Görür kente atanacak ve seçilecek yerel yöneticilerin de göreve başlamadan eğitimden geçirilmesini istedi. Belediye başkanı ve valilerin deprem konusunda deneyimli olmayabileceğine vurgu yapan Görür, “Belediye başkanı başkan olmadan önce bir esnaf, müteahhit, mühendis doktor olabilir. Adamın depremle ilgisi olmayabilir. Hiç bilmeyebilir, hayatında depremle karşılaşmış olmayabilir. Böyle bir insanı koltuğa oturttuğu zaman ‘Hadi sen şu kenti depreme hazırla. Depremi yönet desen nasıl yönetir ya? Bilmez ki kent yönetiminde deprem nedir? Acil nasıl tedbirler alınır? Müdahale sistemi nedir? Kiminle konuşacak? Kurtarma ekiplerini nasıl oluşturacak? Veyahut da diyelim ki bu kentte fay sistemleri nerededir? Nasıl bizi etki eder? Tehlike analizi nedir? Risk analizi nedir? Birilerini görevlendirse bile ne görev verecek? Nasıl koordine edecek? Nasıl organize edecek? O halde belediye başkanını koltuğa oturttuğunuz zaman, valiyi atadığınız zaman bir deprem kentine onu önce eğiteceksiniz, kurs vereceksiniz ve öyle kenti yönetecek” şeklinde konuştu.
Deprem enkazlarının çevre felaketlerine yol açabileceği uyarısı yapan Görür, deprem planlaması yapılırken, enkazların nasıl bertaraf edileceğinin de planlanması gerektiğini söyledi. Enkazların, toprağa karışıp besin zincirlerine etki edeceğine dikkat çeken Görür, “Milyonlarca ton malzemeyi götürdüler, kent yakınlarına gömdüler. Şu anda yağmur yağıyor diyelim. Yağmur yağınca oradaki bütün o molozlardaki malzemeler asbest, kimyasal madde, organik malzeme, demir, bakır, kurşun, çinko, önce biyolojik sonra kimyasal reaksiyonlar başlıyor. Bu reaksiyonlar sonucu oluşan zehirli, toksik, kanserojen madde önce aşağı çökeliyor. Yağmurlarla yeraltı suyuna gidiyor. Yeraltı suyu bunları başlıyor dağıtmaya” dedi.

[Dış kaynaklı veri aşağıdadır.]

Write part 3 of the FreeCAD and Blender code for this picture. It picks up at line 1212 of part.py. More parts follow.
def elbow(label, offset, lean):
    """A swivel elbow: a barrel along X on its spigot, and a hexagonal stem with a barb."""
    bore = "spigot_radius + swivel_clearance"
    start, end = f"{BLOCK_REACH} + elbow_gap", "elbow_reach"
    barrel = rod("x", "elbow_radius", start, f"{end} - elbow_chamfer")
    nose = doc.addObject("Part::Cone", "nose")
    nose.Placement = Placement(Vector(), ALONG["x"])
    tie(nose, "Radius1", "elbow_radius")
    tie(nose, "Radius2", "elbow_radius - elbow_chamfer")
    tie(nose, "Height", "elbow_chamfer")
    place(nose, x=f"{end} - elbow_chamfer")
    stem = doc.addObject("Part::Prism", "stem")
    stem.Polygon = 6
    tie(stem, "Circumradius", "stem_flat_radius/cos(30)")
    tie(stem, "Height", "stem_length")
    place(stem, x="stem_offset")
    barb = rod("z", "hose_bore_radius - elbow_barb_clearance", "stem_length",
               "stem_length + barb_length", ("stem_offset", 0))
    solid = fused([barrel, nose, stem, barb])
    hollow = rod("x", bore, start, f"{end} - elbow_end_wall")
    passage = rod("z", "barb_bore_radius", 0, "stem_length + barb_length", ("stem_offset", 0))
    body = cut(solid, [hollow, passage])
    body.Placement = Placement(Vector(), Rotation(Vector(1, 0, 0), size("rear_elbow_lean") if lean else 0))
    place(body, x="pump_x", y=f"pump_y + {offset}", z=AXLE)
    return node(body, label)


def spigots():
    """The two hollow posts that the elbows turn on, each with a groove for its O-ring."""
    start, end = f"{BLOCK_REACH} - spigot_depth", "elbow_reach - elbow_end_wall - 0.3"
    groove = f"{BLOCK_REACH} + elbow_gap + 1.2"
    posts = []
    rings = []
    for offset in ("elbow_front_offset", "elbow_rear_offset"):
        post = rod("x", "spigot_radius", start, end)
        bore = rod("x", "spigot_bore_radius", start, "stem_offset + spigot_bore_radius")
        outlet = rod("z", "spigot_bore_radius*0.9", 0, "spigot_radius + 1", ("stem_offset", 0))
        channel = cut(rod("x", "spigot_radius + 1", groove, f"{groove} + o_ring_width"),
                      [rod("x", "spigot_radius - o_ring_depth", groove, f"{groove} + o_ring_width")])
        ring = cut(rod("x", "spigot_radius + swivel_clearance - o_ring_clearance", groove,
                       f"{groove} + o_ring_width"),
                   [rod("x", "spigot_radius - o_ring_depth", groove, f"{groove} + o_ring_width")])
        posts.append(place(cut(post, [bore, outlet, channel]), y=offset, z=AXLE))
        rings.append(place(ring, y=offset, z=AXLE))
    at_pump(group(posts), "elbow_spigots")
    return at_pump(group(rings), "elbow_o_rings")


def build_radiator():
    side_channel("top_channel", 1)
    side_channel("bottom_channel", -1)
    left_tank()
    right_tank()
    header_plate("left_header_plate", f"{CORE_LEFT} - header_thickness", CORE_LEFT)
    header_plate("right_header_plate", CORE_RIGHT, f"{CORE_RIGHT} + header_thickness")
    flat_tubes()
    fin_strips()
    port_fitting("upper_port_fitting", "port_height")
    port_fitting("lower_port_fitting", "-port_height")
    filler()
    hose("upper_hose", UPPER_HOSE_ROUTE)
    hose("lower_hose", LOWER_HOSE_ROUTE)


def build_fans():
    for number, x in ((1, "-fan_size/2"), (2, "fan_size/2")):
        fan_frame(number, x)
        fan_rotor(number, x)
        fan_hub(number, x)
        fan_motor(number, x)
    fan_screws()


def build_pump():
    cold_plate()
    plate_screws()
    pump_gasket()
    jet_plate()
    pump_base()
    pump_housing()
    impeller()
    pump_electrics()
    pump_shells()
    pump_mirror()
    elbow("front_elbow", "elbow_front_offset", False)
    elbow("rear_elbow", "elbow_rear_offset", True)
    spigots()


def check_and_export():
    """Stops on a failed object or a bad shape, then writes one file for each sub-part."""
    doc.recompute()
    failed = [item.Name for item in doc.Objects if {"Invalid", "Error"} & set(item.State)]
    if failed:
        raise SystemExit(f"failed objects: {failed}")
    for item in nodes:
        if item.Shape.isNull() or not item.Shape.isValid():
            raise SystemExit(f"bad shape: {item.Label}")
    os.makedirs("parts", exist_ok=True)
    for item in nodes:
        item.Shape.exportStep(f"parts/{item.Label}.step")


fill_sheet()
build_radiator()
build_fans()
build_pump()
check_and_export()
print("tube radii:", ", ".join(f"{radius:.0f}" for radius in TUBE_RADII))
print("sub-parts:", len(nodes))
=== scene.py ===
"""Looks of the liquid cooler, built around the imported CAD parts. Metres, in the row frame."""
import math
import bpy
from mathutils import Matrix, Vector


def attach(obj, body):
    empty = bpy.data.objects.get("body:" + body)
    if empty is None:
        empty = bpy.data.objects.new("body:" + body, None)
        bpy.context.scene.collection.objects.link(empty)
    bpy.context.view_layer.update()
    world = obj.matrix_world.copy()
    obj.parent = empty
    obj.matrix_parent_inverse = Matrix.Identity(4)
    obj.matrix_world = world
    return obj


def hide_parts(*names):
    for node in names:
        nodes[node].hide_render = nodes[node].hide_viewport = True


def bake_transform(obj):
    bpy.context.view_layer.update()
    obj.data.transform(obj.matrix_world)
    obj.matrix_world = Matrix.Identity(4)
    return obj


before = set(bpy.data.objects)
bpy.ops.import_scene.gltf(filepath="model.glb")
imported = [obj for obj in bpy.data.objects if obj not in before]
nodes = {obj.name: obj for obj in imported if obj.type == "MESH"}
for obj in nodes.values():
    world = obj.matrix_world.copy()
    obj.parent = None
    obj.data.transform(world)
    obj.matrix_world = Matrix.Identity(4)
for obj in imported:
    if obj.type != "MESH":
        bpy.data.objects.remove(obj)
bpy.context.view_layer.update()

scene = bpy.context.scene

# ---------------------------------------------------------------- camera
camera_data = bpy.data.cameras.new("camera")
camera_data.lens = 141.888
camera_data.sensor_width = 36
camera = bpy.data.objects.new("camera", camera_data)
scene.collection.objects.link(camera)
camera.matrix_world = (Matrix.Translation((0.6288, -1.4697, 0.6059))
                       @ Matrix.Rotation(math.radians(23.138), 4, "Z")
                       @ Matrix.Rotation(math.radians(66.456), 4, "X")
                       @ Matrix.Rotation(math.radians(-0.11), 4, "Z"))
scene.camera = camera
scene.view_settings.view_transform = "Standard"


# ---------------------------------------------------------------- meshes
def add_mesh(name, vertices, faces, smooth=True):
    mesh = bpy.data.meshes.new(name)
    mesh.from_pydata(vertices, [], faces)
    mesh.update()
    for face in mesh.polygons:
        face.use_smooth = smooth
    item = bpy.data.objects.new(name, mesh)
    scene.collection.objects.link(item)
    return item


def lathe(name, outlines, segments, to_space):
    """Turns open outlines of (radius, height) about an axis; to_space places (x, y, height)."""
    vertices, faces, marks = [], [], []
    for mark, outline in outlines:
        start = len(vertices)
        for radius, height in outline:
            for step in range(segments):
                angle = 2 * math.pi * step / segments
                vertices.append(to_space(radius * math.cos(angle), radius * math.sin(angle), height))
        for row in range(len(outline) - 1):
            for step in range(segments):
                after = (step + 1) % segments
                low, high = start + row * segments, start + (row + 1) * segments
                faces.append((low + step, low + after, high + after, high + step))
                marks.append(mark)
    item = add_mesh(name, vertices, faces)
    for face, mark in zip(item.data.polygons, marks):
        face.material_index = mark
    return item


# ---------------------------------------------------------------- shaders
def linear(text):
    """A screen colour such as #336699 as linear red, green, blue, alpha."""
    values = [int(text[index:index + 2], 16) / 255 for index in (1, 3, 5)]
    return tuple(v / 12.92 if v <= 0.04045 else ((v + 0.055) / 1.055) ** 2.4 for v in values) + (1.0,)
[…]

“Depreme hazırlıklı olmak ne demek?” başlıklı bir sunum yapan Şehir Plancısı Prof. Dr. Hüseyin Tarık Şengül ise, deprem önlemlerine ilişkin eleştirilere yer verdiği konuşmasını “Böyle gitmez” sözleriyle tamamladı.

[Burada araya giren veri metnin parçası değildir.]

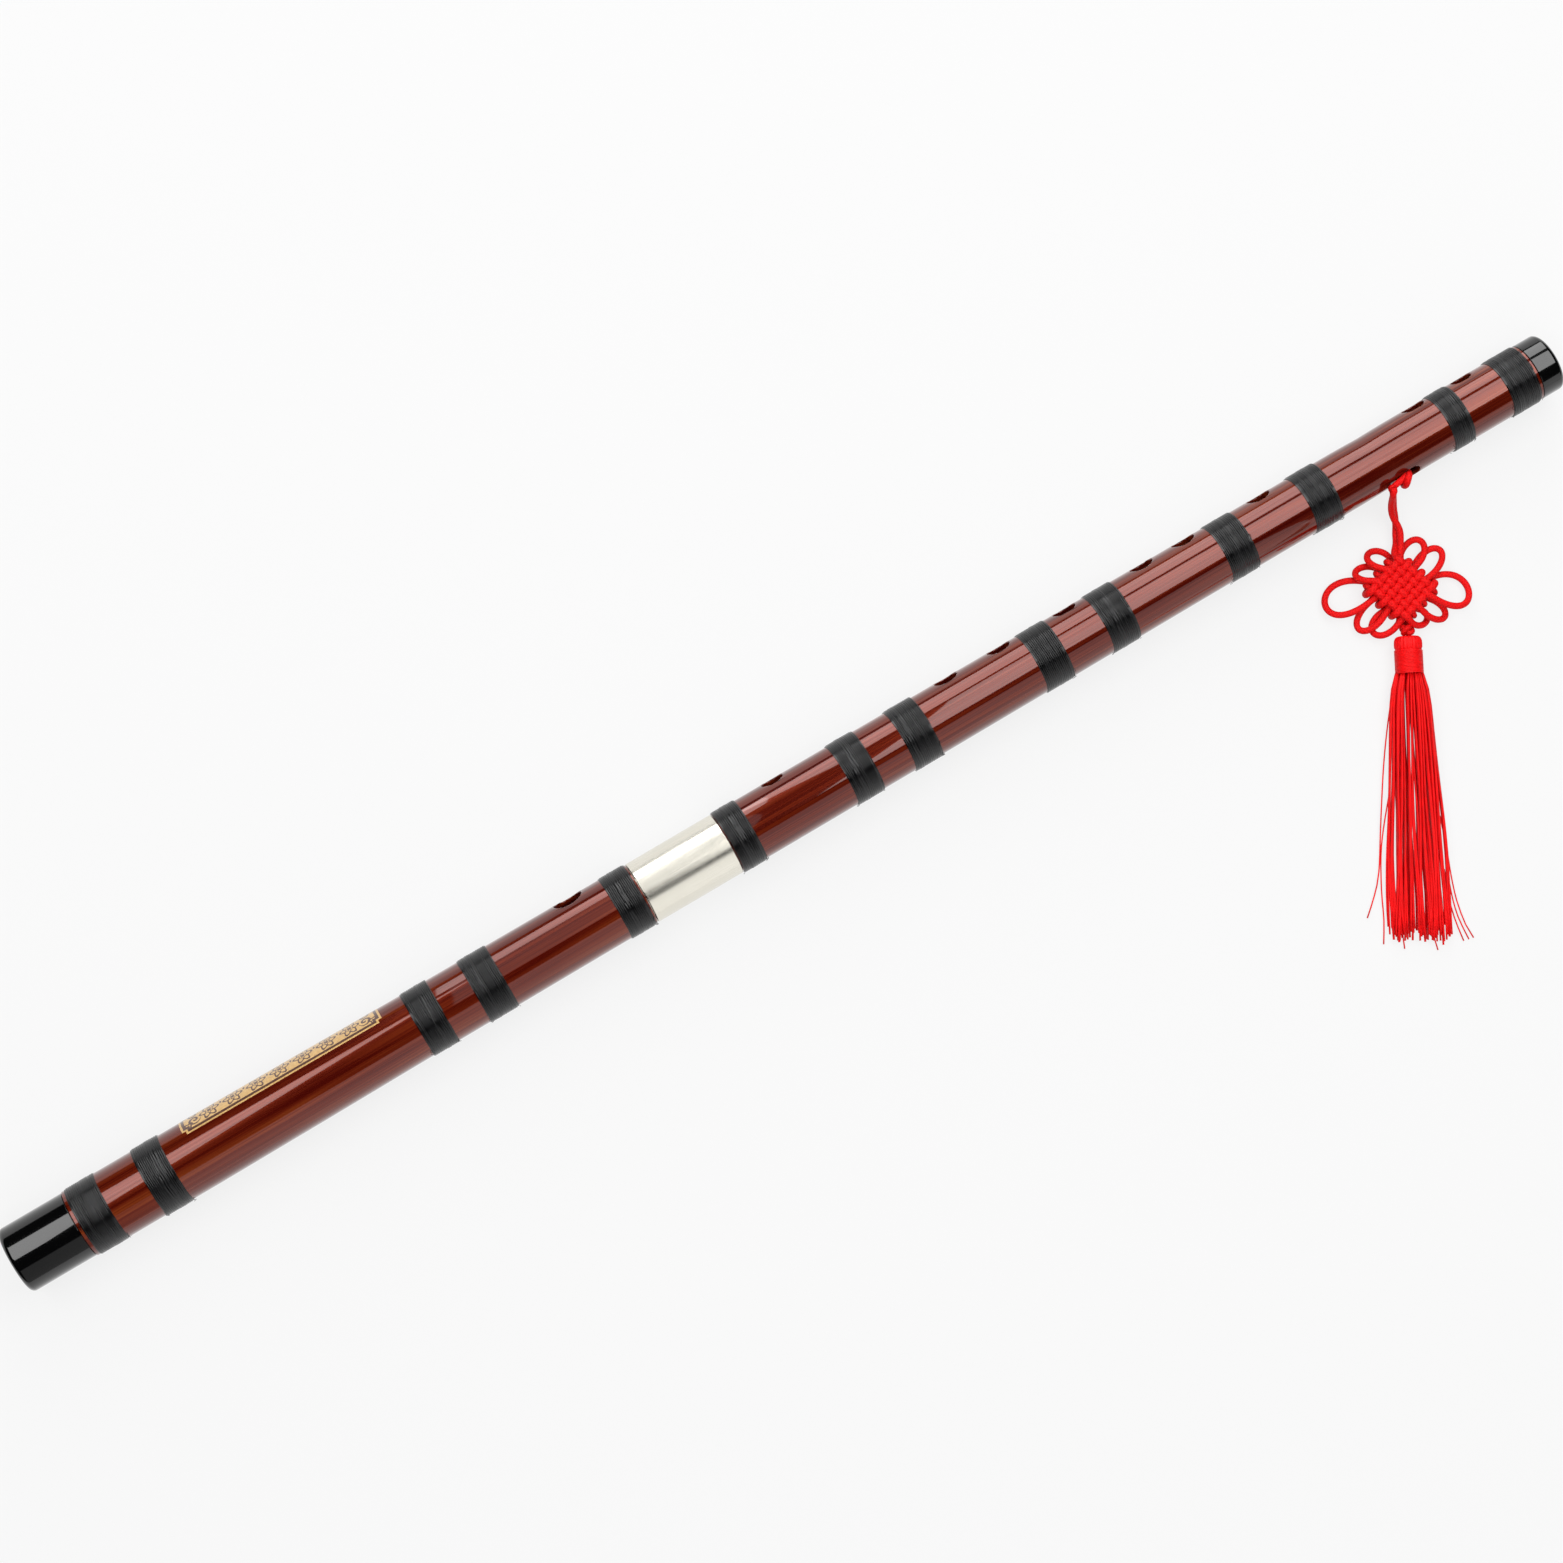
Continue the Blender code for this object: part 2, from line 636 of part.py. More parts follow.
def make_tassel_head():
    """The tassel's folded top: a dome over a neck that the thread band is wound on."""
    dome = [math.radians(a) for a in (90, 65, 40, 15)]
    height = BAND_START - GAP - TASSEL_TOP
    outline = [
        (-TASSEL_TOP - height * (1 - math.sin(a)), DOME_RADIUS * math.cos(a)) for a in dome
    ]
    outline[0] = (-TASSEL_TOP, 0)
    outline += [
        (-BAND_START + GAP, DOME_RADIUS), (-BAND_START + GAP, NECK_RADIUS - GAP),
        (-BAND_END, NECK_RADIUS - GAP), (-BAND_END, 0),
    ]
    piece = turned("tassel_head", outline, RED_SILK, facets=TASSEL_FACETS)
    lay_along_tassel(piece)
    fix_shape(piece)
    return piece


def make_tassel_band():
    """The wound thread band round the tassel's neck."""
    outline = (
        (-BAND_START, BAND_RADIUS - BAND_SHOULDER), (-BAND_START - BAND_EDGE, BAND_RADIUS),
        (-BAND_END + BAND_EDGE, BAND_RADIUS), (-BAND_END, BAND_RADIUS - BAND_SHOULDER),
        (-BAND_END, NECK_RADIUS), (-BAND_START, NECK_RADIUS),
    )
    piece = turned("tassel_band", outline, RED_SILK, facets=TASSEL_FACETS)
    lay_along_tassel(piece)
    fix_shape(piece)
    return piece


def make_skirt():
    """The skirt of loose threads: a loft from the round neck to a wide flat end, in soft folds."""
    across = TASSEL_DIRECTION.cross(KNOT_UP)
    shape = bmesh.new()
    rings = []
    for distance, width, thickness in SKIRT_SECTIONS:
        share = (distance * MM - SKIRT_START) / (SKIRT_SECTIONS[-1][0] * MM - SKIRT_START)
        middle = TASSEL_DIRECTION * distance * MM
        middle.z = thickness / 2 * MM * (1 + FOLD_DEPTH * share) + SKIRT_CLEARANCE - BUTTON_CENTRE.z
        ring = []
        for i in range(SKIRT_POINTS):
            angle = 2 * math.pi * i / SKIRT_POINTS
            fold = 1 + FOLD_DEPTH * share * math.cos(SKIRT_FOLDS * angle)
            side = across * width / 2 * math.cos(angle) * fold
            up = KNOT_UP * thickness / 2 * math.sin(angle) * fold
            ring.append(shape.verts.new(middle + (side + up) * MM))
        rings.append(ring)
    for ring, following in zip(rings, rings[1:]):
        for i in range(SKIRT_POINTS):
            j = (i + 1) % SKIRT_POINTS
            shape.faces.new((ring[i], following[i], following[j], ring[j]))
    shape.faces.new(rings[0])
    shape.faces.new(rings[-1][::-1])
    bmesh.ops.recalc_face_normals(shape, faces=shape.faces)
    mesh = bpy.data.meshes.new("tassel_skirt")
    shape.to_mesh(mesh)
    shape.free()
    mesh.materials.append(RED_SILK)
    smooth(mesh)
    piece = bpy.data.objects.new("tassel_skirt", mesh)
    piece.location = BUTTON_CENTRE
    PARTS.objects.link(piece)
    return piece


head_joint = joint_empty("head_joint", (HEAD_TUBE_END, 0, AXIS_HEIGHT))
tassel_joint = joint_empty("tassel_joint", BALL_CENTRE)
skirt_joint = joint_empty("skirt_joint", BUTTON_CENTRE)
carry(skirt_joint, tassel_joint)

bindings = [make_binding(number, *sizes) for number, sizes in enumerate(BINDINGS, 1)]
head_pieces = [make_head_tube(), make_head_cap(), make_cork(), *bindings[:HEAD_BINDINGS]]
make_foot_tube()
make_foot_cap()
make_plain_ring("joint_sleeve", SLEEVE_START, SLEEVE_END, SLEEVE_RADIUS, SOCKET_RADIUS, NICKEL)
tenon = make_plain_ring(
    "joint_tenon", TENON_START, TENON_END, TENON_RADIUS, TENON_BORE_RADIUS, NICKEL
)
make_hitch()
for moving in (*head_pieces, tenon):
    carry(moving, head_joint)
for hanging in (make_cord(), make_button()):
    carry(hanging, tassel_joint)
for tassel_piece in (make_tassel_head(), make_tassel_band(), make_skirt()):
    carry(tassel_piece, skirt_joint)
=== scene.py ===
"""Looks for a two-section bamboo flute with a knotted red tassel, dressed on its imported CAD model.

Metres, +Z up. The flute lies along X with its head end at -X, its finger holes face +Y, and the
knot and the tassel lie on the surface at -Y.
"""

import math
import random

import bmesh
import bpy
import numpy as np
from mathutils import Matrix, Vector
from mathutils.geometry import interpolate_bezier


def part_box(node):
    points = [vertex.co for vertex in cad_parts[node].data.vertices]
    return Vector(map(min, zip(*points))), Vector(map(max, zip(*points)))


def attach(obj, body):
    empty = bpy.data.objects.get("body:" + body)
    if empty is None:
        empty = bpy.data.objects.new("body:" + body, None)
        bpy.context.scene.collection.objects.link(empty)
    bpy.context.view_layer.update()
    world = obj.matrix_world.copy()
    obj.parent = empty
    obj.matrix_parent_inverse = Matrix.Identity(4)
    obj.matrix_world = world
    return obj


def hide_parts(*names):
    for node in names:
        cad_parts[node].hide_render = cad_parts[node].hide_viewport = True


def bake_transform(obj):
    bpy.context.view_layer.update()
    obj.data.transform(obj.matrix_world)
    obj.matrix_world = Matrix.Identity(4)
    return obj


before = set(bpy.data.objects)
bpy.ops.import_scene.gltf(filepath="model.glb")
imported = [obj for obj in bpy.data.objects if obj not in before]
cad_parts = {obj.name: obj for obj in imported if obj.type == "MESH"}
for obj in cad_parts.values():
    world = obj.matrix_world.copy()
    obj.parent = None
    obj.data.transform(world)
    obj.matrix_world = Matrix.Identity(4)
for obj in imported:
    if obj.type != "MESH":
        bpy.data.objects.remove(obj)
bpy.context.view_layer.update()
MM = 0.001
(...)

Çalıştayın ardından VOA Türkçe’nin sorularını yanıtlayan Şengül, bilimsel uyarıların dikkate alınmadığını söyledi. “Böyle gitmez” sözüne açıklık getiren Şengül, “İçinde bulunduğumuz politika yapış biçimi ne yazık ki üniversiteleri, meslek insanlarını, meslek odalarını yeterince dinlemiyor ve bunun sonuçlarını yaşıyoruz. Her sel olan yerde aslında emin olun ki birtakım raporlar daha önce burada sel olur demiştir. Yani deprem alanlarında, buranın yapılaşmaya açılmamasına yönelik jeolojik raporlar vardır. Bu böyle gitmez dediğim işte o raporları, o çalışmaları göz ardı eden yönetim anlayışı daha fazla kentleri yönetemez. Yönetirse gerçekten kentlerimiz ölümün kenti olmaya başlıyor” şeklinde konuştu.